What does this mean for consumers, small businesses and big online retailers like Amazon?

For shoppers, the potential outcomes are simple. If South Dakota wins, it basically marks the end of sales tax-free shopping online, according to Avalara’s Peterson.

“Within just a very short time — three or four years — every state will have all these laws and every merchant will effectively be collecting everywhere,” Peterson said. “Consumers won’t be able to shop tax free anymore.”

Even if the Supreme Court rules in favor of the retailers, tax-free shopping is likely on the way out in the near future, Peterson argues, thanks to a variety of laws passed by legislatures to compel businesses to collect sales taxes and allow states to do it themselves if retailers don’t.

Small businesses could be hit the hardest by this ruling. Should a change happen, they will be burdened by having to put systems in place to collect sales tax, Peterson said. Lack of a federal standard means they’d have to look at sales state-by-state and likely purchase software to help with that, adding additional cost. Amazon already collects sales tax in every state, and Peterson said most big online retailers have set up systems that could easily expand to cover all states.

“The potential for severe economic disruption is great,” the retailers wrote in their brief. “Small businesses seeking access to a national market, not the massive multi-channel retailers that already report sales tax across the country, will be harmed most by the new compliance burdens, new barriers to entry, and new obstacles to growth.”
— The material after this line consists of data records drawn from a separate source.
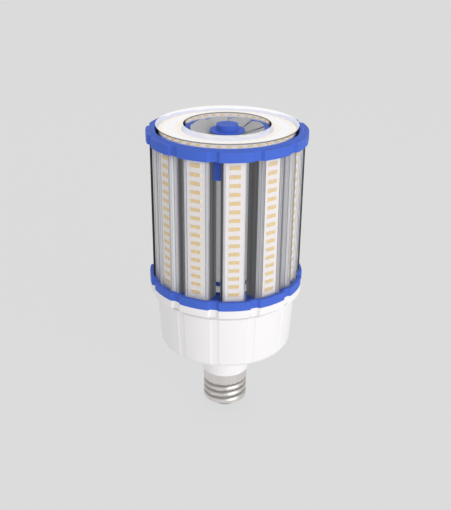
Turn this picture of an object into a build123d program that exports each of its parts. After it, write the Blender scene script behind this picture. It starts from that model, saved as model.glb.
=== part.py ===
from build123d import *

import os
from math import atan2, cos, degrees, hypot, radians, sin, tan

# LED post top lamp on a mogul screw base, in millimetres.
# The axis is Z, the base points down, and the tip of the centre contact is at the origin.
# Strip 1 faces -Y.

os.makedirs("parts", exist_ok=True)


# Screw base

contact_r = 6.0
contact_height = 2.2
contact_bevel = 2.0
insulator_drop = 9.0
insulator_bevel = 6.6
insulator_depth = 4.0
insulator_sides = 24
shell_r = 19.6
shell_inner_r = 17.8
shell_length = 30.3

# White housing

neck_r = 20.8
neck_length = 17.7
neck_spigot = 9.0
mouth_inset = 5.9
bowl_flare = 2.4
bowl_wall = 2.2
belly_rise = 15.4
belly_inset = 1.5
bowl_corner = 2.6
crease_depth = 0.6
bowl_height = 43.0
vent_gap = 5.1
collar_height = 6.4
collar_plate = 2.5
collar_spigot = 8.0
wire_hole = 10.0
rib_count = 3
rib_width = 2.0
rib_inner_r = 35.0
rib_outer_r = 50.0
rib_height = 11.4

# Lobed rings

strip_count = 12
lobe_r = 65.2
lobe_step = 2.0
lobe_half_angle = 11.0
lobe_step_angle = 1.9
ring_wall = 2.0
bottom_ring_height = 7.4
bottom_floor = 2.5
top_ring_height = 7.8
top_pocket_depth = 0.7
top_web = 2.2
open_height = 115.4
rim_inset = 3.5
rim_slope = 1.7
rim_lip = 1.7
rim_height = 0.9
rim_gap = 1.0
key_reach = 7.0
key_depth = 4.5
key_length = 24.6
key_count = 3

# Floor of the bottom ring

vent_slot_width = 5.2
vent_slot_depth = 3.4
vent_slot_inset = 1.1
floor_ledge = 4.4
core_socket_wall = 1.7
core_socket_height = 6.5
plate_seat_height = 2.5
plate_seat_wall = 2.3

# Light strips

bar_half_width = 9.3
bar_depth = 16.0
bar_wall = 1.6
bar_rebate = 3.4
groove_drop = 3.2
groove_height = 5.6
groove_depth = 0.8
board_width = 14.5
board_thickness = 1.2
board_margin = 2.0
led_row_width = 8.4
led_height = 2.8
led_thickness = 0.7
led_rows = 16
led_row_spacing = 7.05
led_drop = 0.8
cover_inset = 1.1
cover_overhang = 0.2
cover_thickness = 1.1
light_depth = 5.1

# Core and top

core_gap = 9.6
core_wall = 1.6
plate_thickness = 1.5
top_cover_gap = 0.9
top_cover_height = 5.2
top_cover_wall = 1.4
top_board_gap = 0.4
top_board_sides = 24

# Fan

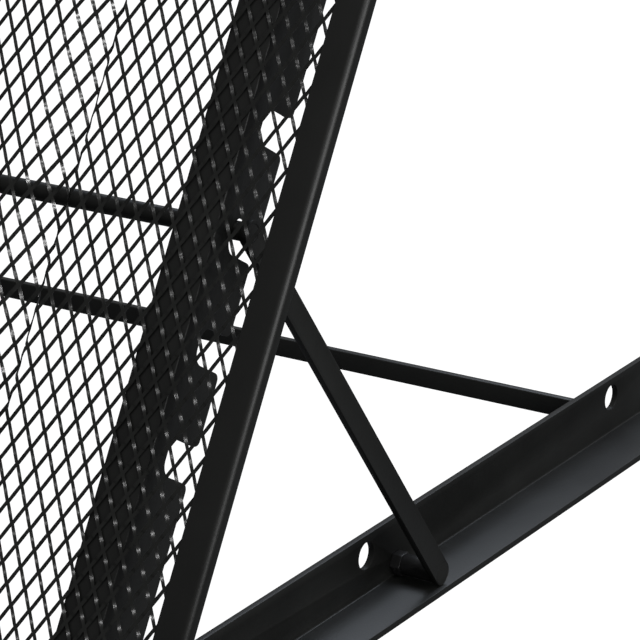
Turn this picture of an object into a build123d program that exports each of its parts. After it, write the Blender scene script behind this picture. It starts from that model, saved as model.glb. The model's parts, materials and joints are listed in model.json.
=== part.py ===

What does the makeup of the Supreme Court say about the likely outcome?

Justices Kennedy and Clarence Thomas are the only two remaining from the court that decided in 1992 to uphold the “physical presence” standard for state sales tax, though Kennedy later called for a re-examination of that ruling.

Before joining the Supreme Court, Justice Neil Gorsuch questioned the 1992 decision and cautioned justices about blindly following precedent, according to the Tax Foundation. Justice Ruth Bader Ginsburg tends to side with states in tax-related matters while Justice Samuel Alito is more likely to side with business.